Posted Jun 1, 2007 15:06 UTC (Fri) by utoddl (guest, #1232) [Link] (1 responses)

I was talking about supplementary group IDs as set by setgroups().

In the particular AFS context, when the older libafs kernel module loaded, it would swipe the setgroups entry in the sys_call_table (?sp) so it could handle the necessary details of associating an AFS PAG, token, and process. It was an admitted hack, but one that has worked in various forms for over a decade in a half dozen major flavors of UNIX. Other methods were invented for Linux when the kernel police make the sys_call_table read-only.

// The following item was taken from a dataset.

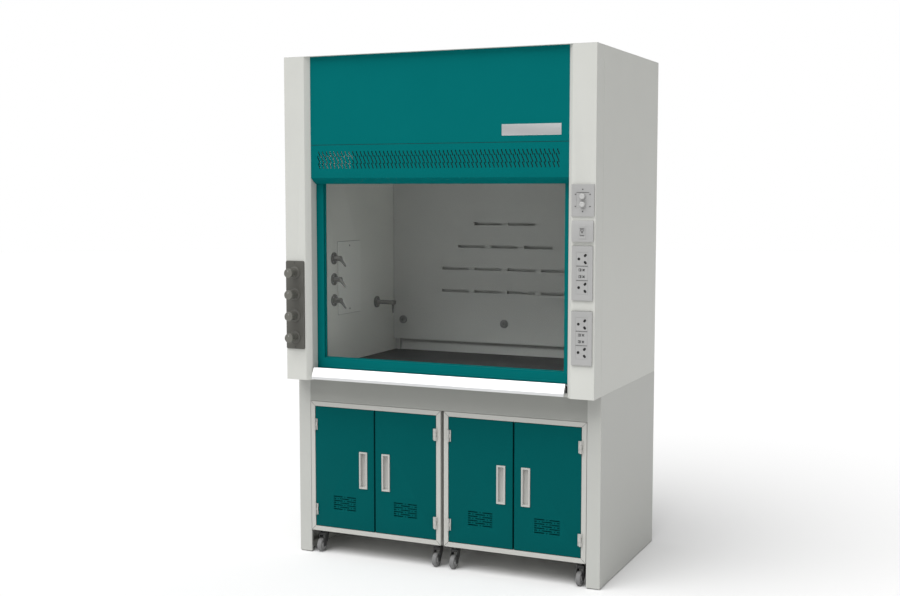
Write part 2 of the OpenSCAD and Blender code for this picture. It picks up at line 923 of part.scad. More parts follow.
module door_vent(w)
    for (row = [0:6])
        if (row % 2 == 0) {
            slot_run(w, row, [0, 0.4]);
            slot_run(w, row, [0.48, 0.52]);
            slot_run(w, row, [0.6, 1]);
        } else {
            slot_run(w, row, [0, 0.11]);
            slot_run(w, row, [0.18, 0.22]);
            slot_run(w, row, [0.3, 0.7]);
            slot_run(w, row, [0.78, 0.82]);
            slot_run(w, row, [0.89, 1]);
        }

// a left-hung door, hinge edge at X = 0
module door_leaf() {
    grip_x = door_w - 55;
    grip_z = door_z + door_h / 2;
    top_y = cabinet_y;
    difference() {
        union() {
            difference() {
                box([0, door_w], [top_y, top_y + door_t],
                    [door_z, door_z + door_h]);
                box([sheet, door_w - sheet],
                    [top_y + sheet, top_y + door_t - sheet],
                    [door_z + sheet, door_z + door_h - sheet]);
                face_xz([top_y - 1, top_y + sheet + 1])
                    translate([door_w / 2, door_z + 150]) door_vent(119);
            }
            box([grip_x - 21, grip_x + 21], [top_y - 4.5, top_y + 15],
                [grip_z - handle_h / 2, grip_z + handle_h / 2]);
            for (z = hinge_z)
                box([0.6, 8], [hinge_y + 1, top_y + 1], [z - 9, z + 9]);
        }
        box([grip_x - 13, grip_x + 13], [top_y - 10, top_y + 12.5],
            [grip_z - handle_h / 2 + 9, grip_z + handle_h / 2 - 9]);
        for (z = hinge_z)
            translate([0, hinge_y, 0]) rod_z(pin_r + fit, [z - 10, z + 10]);
    }
    for (z = hinge_z)
        translate([0, hinge_y, z - 9]) difference() {
            rod_z(hinge_r, [0, 18]);
            rod_z(pin_r + fit, [-1, 19]);
        }
}

module door(cabinet, side)
    color(teal) place() translate([cabinet * cabinet_x, 0, 0])
        mirror([side > 0 ? 1 : 0, 0, 0])
            translate([-cabinet_w / 2 + member_w + 2, 0, 0]) door_leaf();

module door_1() door(-1, -1);
module door_2() door(-1, 1);
module door_3() door(1, -1);
module door_4() door(1, 1);

// ---------- castors ----------

module castor_fork(cabinet, side)
    color([0.3, 0.3, 0.3]) place()
        translate([cabinet * cabinet_x + side * castor_x, castor_y, wheel_r]) {
            for (s = [-1, 1])
                castor_cheek(s > 0 ? [wheel_w / 2 + 2, wheel_w / 2 + 5]
                    : [-wheel_w / 2 - 5, -wheel_w / 2 - 2]);
            translate([0, -castor_trail, 0])
                rod_x(axle_r, [-wheel_w / 2 - 5, wheel_w / 2 + 5]);
            box([-wheel_w / 2 - 5, wheel_w / 2 + 5], [-16, 18],
                [43, cabinet_z - wheel_r - 21]);
            rod_z(6, [44, cabinet_z - wheel_r - 6]);
        }

module castor_fork_1() castor_fork(-1, -1);
module castor_fork_2() castor_fork(-1, 1);
module castor_fork_3() castor_fork(1, -1);
module castor_fork_4() castor_fork(1, 1);

module wheel_at(x, y)
    translate([x, y, wheel_r]) rotate([0, 90, 0]) rotate_extrude()
        polygon([
            [axle_r + fit, -wheel_w / 2],
            [wheel_r - 3, -wheel_w / 2],
            [wheel_r, -wheel_w / 2 + 3],
            [wheel_r, wheel_w / 2 - 3],
            [wheel_r - 3, wheel_w / 2],
            [axle_r + fit, wheel_w / 2]]);

module castor_wheel(cabinet, side)
    color([0.45, 0.45, 0.46]) place()
        wheel_at(cabinet * cabinet_x + side * castor_x, castor_y - castor_trail);

module castor_wheel_1() castor_wheel(-1, -1);
module castor_wheel_2() castor_wheel(-1, 1);
module castor_wheel_3() castor_wheel(1, -1);
module castor_wheel_4() castor_wheel(1, 1);

module rear_wheels(cabinet)
    color([0.45, 0.45, 0.46]) place()
        for (side = [-1, 1])
            wheel_at(cabinet * cabinet_x + side * castor_x, rear_y);

module left_rear_wheels() rear_wheels(-1);
module right_rear_wheels() rear_wheels(1);

side_panels();
left_post();
right_post();
upper_fascia();
lower_fascia();
badge_plate();
roof_panel();
exhaust_collar();
back_panel();
side_liners();
back_liner();
ceiling_liner();
baffle_panels();
worktop();
airfoil_sill();
sash_tracks();
lamp_housing();
lamp_window();
valve_plate();
service_valves();
service_outlets();
switch_plates();
socket_plates();
access_panels();
fasteners();
left_leg();
right_leg();
front_apron();
bench_frame();
levelling_feet();
shaft_bearings();
sash_frame();
sash_glass();
counterweights();
sash_cables();
weight_cables();
drum_shaft();
valve_knob_1();
valve_knob_2();
valve_knob_3();
valve_knob_4();
start_button();
stop_button();
light_rocker();
left_cabinet();
right_cabinet();
door_1();
door_2();
door_3();
door_4();
castor_fork_1();
castor_fork_2();
castor_fork_3();
castor_fork_4();
castor_wheel_1();
castor_wheel_2();
castor_wheel_3();
castor_wheel_4();
left_rear_wheels();
right_rear_wheels();
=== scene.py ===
"""Looks of a laboratory fume hood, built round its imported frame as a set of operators."""
import math

import bmesh
import bpy
from bpy.props import FloatProperty, FloatVectorProperty, IntProperty, PointerProperty
from mathutils import Matrix, Vector


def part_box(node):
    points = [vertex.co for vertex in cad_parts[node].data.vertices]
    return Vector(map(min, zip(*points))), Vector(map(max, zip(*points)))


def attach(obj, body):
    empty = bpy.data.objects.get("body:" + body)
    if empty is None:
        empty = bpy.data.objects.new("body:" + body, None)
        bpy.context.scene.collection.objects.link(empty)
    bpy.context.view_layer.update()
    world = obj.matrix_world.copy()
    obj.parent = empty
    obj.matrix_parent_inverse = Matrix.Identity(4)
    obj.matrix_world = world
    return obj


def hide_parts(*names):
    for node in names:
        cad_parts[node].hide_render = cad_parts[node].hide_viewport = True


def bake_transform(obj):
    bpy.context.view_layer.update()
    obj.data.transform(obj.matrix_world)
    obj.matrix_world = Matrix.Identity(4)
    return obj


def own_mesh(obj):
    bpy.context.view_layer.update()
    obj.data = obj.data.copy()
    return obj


bl_info = {
    "name": "Fume Hood",
    "version": (1, 0, 0),
    "blender": (4, 5, 0),
    "location": "View3D > Sidebar > Fume Hood",
    "description": "Builds the visible pieces of a laboratory fume hood round its frame",
    "category": "Object",
}

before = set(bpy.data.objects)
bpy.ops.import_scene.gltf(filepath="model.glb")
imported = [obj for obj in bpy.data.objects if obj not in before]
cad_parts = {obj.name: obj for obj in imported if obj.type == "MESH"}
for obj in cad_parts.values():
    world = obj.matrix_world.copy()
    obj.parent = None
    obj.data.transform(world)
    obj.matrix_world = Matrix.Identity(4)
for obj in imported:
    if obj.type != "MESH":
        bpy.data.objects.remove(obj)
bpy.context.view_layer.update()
ROOT = "enclosure"
MM = 0.001
FINISHES = {}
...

BTW, this was/is another reason to dislike what AFS does with the supplementary group list. It's rather disconcerting to do "id -a" and see groups with no associated names, but that's common if your shell is in a PAG. Behold:

$ id -a
uid=12428(utoddl) gid=12428(utoddl) \
groups=10(wheel),1511(atnid),12428(utoddl),1094942735

Process containers

Posted Jun 1, 2007 16:40 UTC (Fri) by IkeTo (subscriber, #2122) [Link]

Thanks. I understand your posts now. But I don't think I like the idea. At the very least, I don't think it reasonable to arbitrarily allocate user ID space to something completely unrelated to users this way. And of course it provides a horrible interface to users.